Twice over the following year, the Jack Russell stood el Lobo off again. Once at the stone wall next to the garden and once when, for no apparent reason, the coyote appeared in the middle of the vegetable garden among the tomato plants and the chard, glaring back at the house. On both these occasions, alerted by the barking of my assistant, I was the one who ultimately drove el Lobo away.

Later that winter, however, there was a third standoff.

We had a big, disorganized group of people at Christmas Eve dinner that year. Late in the evening, one of the guests went out on the porch and found the Jack Russell by the back door, his head hanging low, in apparent defeat. He walked in, slowly, an almost unheard of gait for him, and we noticed that he had a bloodied shoulder and that his unbounded, unstoppable energy seemed to have drained out of him. I gathered him up and found deep bite wounds all around his shoulders. Within half an hour, we had him bundled and raced him off to a nearby animal emergency center, which, having determined that he had been badly mauled, sent us off to the Tufts University School of Veterinary Medicine in North Grafton, Massachusetts.

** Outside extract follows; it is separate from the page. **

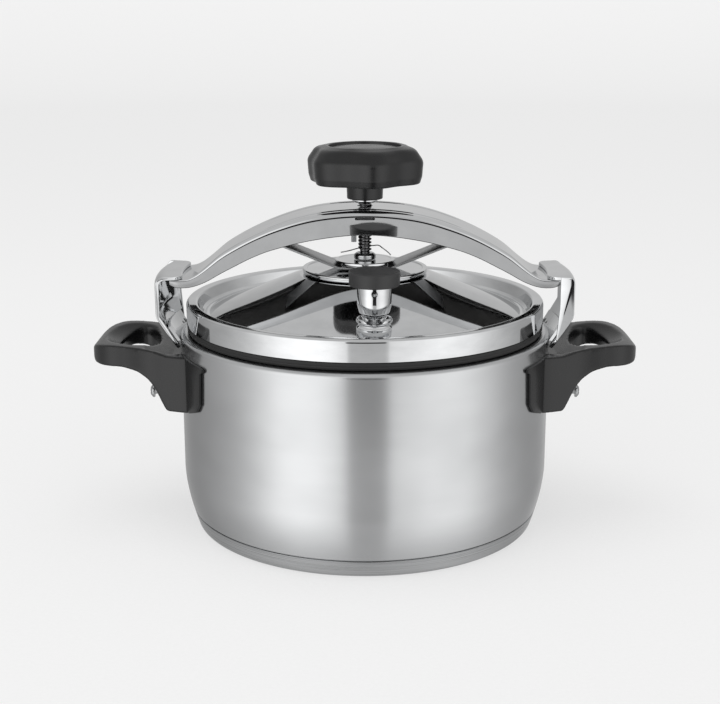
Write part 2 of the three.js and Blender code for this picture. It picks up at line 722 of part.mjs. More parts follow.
// A turned piece whose foot is cut to stand on the cone at a clearance
function onCone(geometry, above) {
  const cover = revolve([
    point(0, channelFloor - 40), point(coneFootRadius + 30, channelFloor - 40),
    point(coneFootRadius + 30, coneHeightAt(coneFootRadius + 30, 0, above)),
    point(0, coneHeightAt(0, 0, above)),
  ], 128);
  return cut(geometry, [cover]);
}
function underCone(geometry, below) {
  const cover = revolve([
    point(0, crownTop + 40), point(coneFootRadius + 30, crownTop + 40),
    point(coneFootRadius + 30, coneHeightAt(coneFootRadius + 30, 0, -lidSheet - below)),
    point(0, coneHeightAt(0, 0, -lidSheet - below)),
  ], 128);
  return cut(geometry, [cover]);
}
const ventSeat = moved(revolve([
  point(ventPipeRadius + 1 + gap, ventGround - 12), point(seatRadiusOuter - 3, ventGround - 12),
  point(seatRadiusOuter, ventSeatLow + 1), point(seatRadiusOuter, ventSeatTop - 1.2),
  point(seatRadiusOuter - 0.8, ventSeatTop), point(seatRadiusOuter - 2.4, ventSeatTop),
  point(seatRadiusOuter - 5, ventSeatTop - 4), point(ventPipeRadius + 3.4, ventSeatTop - 4.6),
  point(ventPipeRadius + 3.4, ventSeatTop - 1), point(ventPipeRadius + 1 + gap, ventSeatTop - 1),
], 24), ventAxis.x, ventAxis.y);
addPart('vent_seat', onCone(ventSeat, gap), mirrorSteel);

const ventPipeTop = ventSeatTop + 9;
const ventPipeLow = ventGround - 14;
addPart('vent_pipe', moved(revolve([
  point(1.2, ventPipeLow), point(ventPipeRadius + 1, ventPipeLow),
  point(ventPipeRadius + 1, ventSeatTop - 1 - gap), point(ventPipeRadius, ventSeatTop),
  point(ventPipeRadius - 0.6, ventPipeTop - 2), point(2.2, ventPipeTop), point(1.2, ventPipeTop),
], 20), ventAxis.x, ventAxis.y), steel);

const underLid = ventGround - 5.4;
const ventWasher = moved(ring(ventPipeRadius + 1 + gap, 10.5, underLid - 2, underLid + 8, 24),
  ventAxis.x, ventAxis.y);
addPart('vent_washer', underCone(ventWasher, gap), rubber);
const ventNut = hexNut(ventPipeRadius + 1 + gap, 9.5, underLid - 7.2, underLid - 2 - gap);
addPart('vent_nut', moved(ventNut, ventAxis.x, ventAxis.y), steel);

const weightLow = ventSeatTop + 0.4;
const weightTop = weightLow + weightHeight - 2;
const weightHollow = ventPipeRadius + 0.8;
addPart('weight_body', moved(revolve([
  point(0, ventPipeTop + 2), point(1.6, ventPipeTop + gap), point(weightHollow, ventPipeTop - 1),
  point(weightHollow, weightLow), point(7.4, weightLow), point(8.4, weightLow + 2.4),
  point(10.8, weightLow + 3), point(12, weightLow + 5.6), point(12.8, weightLow + 10),
  point(weightRadius, weightLow + 18), point(weightRadius, weightTop), point(0, weightTop),
], 28), ventAxis.x, ventAxis.y), mirrorSteel);

const capLow = weightTop - 1.6;
const weightCapTop = capLow + weightCapHeight;
addPart('weight_cap', moved(revolve([
  point(0, weightTop + gap), point(weightRadius + gap, weightTop + gap),
  point(weightRadius + gap, capLow), point(weightCapRadius - 0.8, capLow),
  point(weightCapRadius, capLow + 0.8), point(weightCapRadius, weightCapTop - 1),
  point(weightCapRadius - 1, weightCapTop), point(0, weightCapTop),
], 36), ventAxis.x, ventAxis.y), bakelite);

// Safety valve behind the crown: seal, body, spring, pin and nut
const safetyGround = coneHeightAt(safetyAxis.x, safetyAxis.y, 0);
const safetyHeadLow = safetyGround + 4.2;
const safetyTop = safetyHeadLow + 4.4;
const springRoom = safetyPinRadius + 2.2;
const roomLow = safetyGround - 11;
const roomHigh = safetyTop - 1.6;
const pinGap = 0.35;
addPart('safety_seal', onCone(moved(ring(safetyNeck + gap, safetyRadius + 1, safetyGround - 6,
  safetyHeadLow - gap, 28), safetyAxis.x, safetyAxis.y), gap), rubber);
addPart('safety_body', moved(revolve([
  point(safetyPinRadius + pinGap, roomLow - 2), point(safetyNeck, roomLow - 2),
  point(safetyNeck, safetyHeadLow), point(safetyRadius + 1, safetyHeadLow),
  point(safetyRadius + 1, safetyTop - 1), point(safetyRadius, safetyTop),
  point(safetyPinRadius + pinGap, safetyTop), point(safetyPinRadius + pinGap, roomHigh),
  point(springRoom, roomHigh), point(springRoom, roomLow),
  point(safetyPinRadius + pinGap, roomLow),
], 24), safetyAxis.x, safetyAxis.y), steel);
const flangeTop = roomLow + gap + 1.2;
addPart('safety_pin', moved(revolve([
  point(0, roomLow - 3), point(safetyPinRadius, roomLow - 3), point(safetyPinRadius, roomLow + gap),
  point(springRoom - 0.3, roomLow + gap), point(springRoom - 0.3, flangeTop),
  point(safetyPinRadius, flangeTop), point(safetyPinRadius, safetyTop + 1),
  point(safetyPinRadius - 0.8, safetyTop + 1.8), point(0, safetyTop + 1.8),
], 20), safetyAxis.x, safetyAxis.y), steel);

class Coil extends THREE.Curve {
  constructor(radius, low, high, turns) {
    super();
    this.radius = radius;
    this.low = low;
    this.high = high;
    this.turns = turns;
  }

  getPoint(t, target = new THREE.Vector3()) {
    const angle = 2 * Math.PI * this.turns * t;
    return target.set(this.radius * Math.cos(angle), this.radius * Math.sin(angle),
      this.low + (this.high - this.low) * t);
  }
}
const springWire = 0.35;
const springCoil = new Coil(springRoom - 0.95, flangeTop + gap + springWire,
  roomHigh - gap - springWire, 5);
addPart('safety_spring', moved(facingOut(mergeVertices(new THREE.ExtrudeGeometry(
  roundShape(springWire, 4),
  { steps: 45, extrudePath: springCoil },
))), safetyAxis.x, safetyAxis.y), steel);
const safetyUnder = safetyGround - 5.4;
const safetyNut = hexNut(safetyNeck + gap, safetyRadius + 2.4, safetyUnder - 5.6, safetyUnder);
addPart('safety_nut', moved(safetyNut, safetyAxis.x, safetyAxis.y), steel);

export default part;
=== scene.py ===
# Pressure canner with a bow clamp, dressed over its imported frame
import math

import bmesh
import bpy
from mathutils import Matrix, Vector


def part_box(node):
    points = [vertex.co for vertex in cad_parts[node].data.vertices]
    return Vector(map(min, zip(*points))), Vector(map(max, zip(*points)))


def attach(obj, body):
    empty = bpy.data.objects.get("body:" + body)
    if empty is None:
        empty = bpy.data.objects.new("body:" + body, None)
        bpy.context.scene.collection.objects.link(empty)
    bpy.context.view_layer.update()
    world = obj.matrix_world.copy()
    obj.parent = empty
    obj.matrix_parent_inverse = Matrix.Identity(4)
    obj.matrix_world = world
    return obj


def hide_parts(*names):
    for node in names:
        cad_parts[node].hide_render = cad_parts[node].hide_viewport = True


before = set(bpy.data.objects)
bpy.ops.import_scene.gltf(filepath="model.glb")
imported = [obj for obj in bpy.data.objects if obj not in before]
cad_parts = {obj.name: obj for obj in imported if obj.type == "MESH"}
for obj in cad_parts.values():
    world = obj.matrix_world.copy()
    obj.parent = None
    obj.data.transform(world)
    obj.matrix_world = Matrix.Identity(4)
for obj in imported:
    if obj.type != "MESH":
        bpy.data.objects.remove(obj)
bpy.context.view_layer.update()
mm = 0.001


def linear(hexColour):  # sRGB hex to the linear colour the shader wants
    channels = [int(hexColour[i:i + 2], 16) / 255 for i in (1, 3, 5)]
    return [c / 12.92 if c <= 0.04045 else ((c + 0.055) / 1.055) ** 2.4 for c in channels] + [1]


def addNode(tree, kind, settings=None, inputs=None):
    made = tree.nodes.new(kind)
    for name, value in (settings or {}).items():
        setattr(made, name, value)
    for name, value in (inputs or {}).items():
        if isinstance(value, bpy.types.NodeSocket):
            tree.links.new(value, made.inputs[name])
        else:
            made.inputs[name].default_value = value
    return made


def newMaterial(name, shader):
    material = bpy.data.materials.new(name)
    material.use_nodes = True
    tree = material.node_tree
    tree.nodes.clear()
    surface = shader(tree)
    addNode(tree, "ShaderNodeOutputMaterial", inputs={"Surface": surface.outputs[0]})
    return material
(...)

This begat an ironic night drive through the darkened landscape of rural New England, when all the world was stuffed and sleeping off the full dinners of Christmas Eve. The dog was admitted, and the vet, a refined gentleman from one of the southern states, said that he was not sure the dog would survive the night, but they would do what they could.

We drove home and waited for the dreaded call. When it came, around seven, we were informed that he was still alive.

He lived through the second night. The entire staff, having heard his story, began rooting for him. He rallied, lived through the third night, and was released a week later, much battered, barely able to walk, but still counting himself among the living. At his exit interview from the hospital, the vet explained that he had been picked up and shaken by a large animal, probably a coyote, but that he must have put up a very good fight.

“I imagine,” he said in his lazy drawl, “ that he must have got in a few good bites.”

Maybe he did. After that night, the woods were still. The great horned owls began calling in the hemlock grove in late January. In February the snows began melting back slowly, and by March the wood frogs began calling from the nearby vernal pool.

But after that terrible Christmas Eve, we never did see el Lobo again.